Confession #1: My copy of Anne of Green Gables looks like I ran over it in Matthew Cuthbert’s buggy, but really all I am guilty of is loving it to pieces.  I don’t even know how many times I have read it and often turn to it for comfort. It’s characters are among my dearest friends (and in Gilbert Blythe’s case, my dearest literary crush…) and although I’ve never really been there, its Prince Edward Island setting feels like home.

Confession #2: I have a more durable copy of this book, as well as a digital copy.  However, no matter how hard I try to read the other copies, they just do not feel right. They have the same words (although the digital copy mistakenly insists on changing Marilla’s name to “Manila”) but they lack the smell and texture particular to my old and worn copy. Even with the cover half-missing and the spine threatening to crumble at the next page turn, I cannot seem to retire this book and so am forced to sentence the hardback a lifetime on the shelf and the digital to electronic isolation.

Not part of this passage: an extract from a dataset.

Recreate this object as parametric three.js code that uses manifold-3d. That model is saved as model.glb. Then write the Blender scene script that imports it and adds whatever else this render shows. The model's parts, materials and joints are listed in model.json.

There, now I’ve confessed and now may continue singing my love of L.M. Montgomery’s works.  I have read at least thirteen of her novels and was delighted with each one! Anne and Emily will always be my favorites, though the others are wonderful too.  But why do I love these books so much? Is it because they feature the usual literary elements praised by English teachers everywhere? No. While I do enjoy allusions and metaphors, I believe the real charm of Montgomery’s writing is in its simple elegance and wisdom; turn to any page you wish and there is certain to be some quotable line that, although prose, flows like poetry and refreshes the reader’s soul!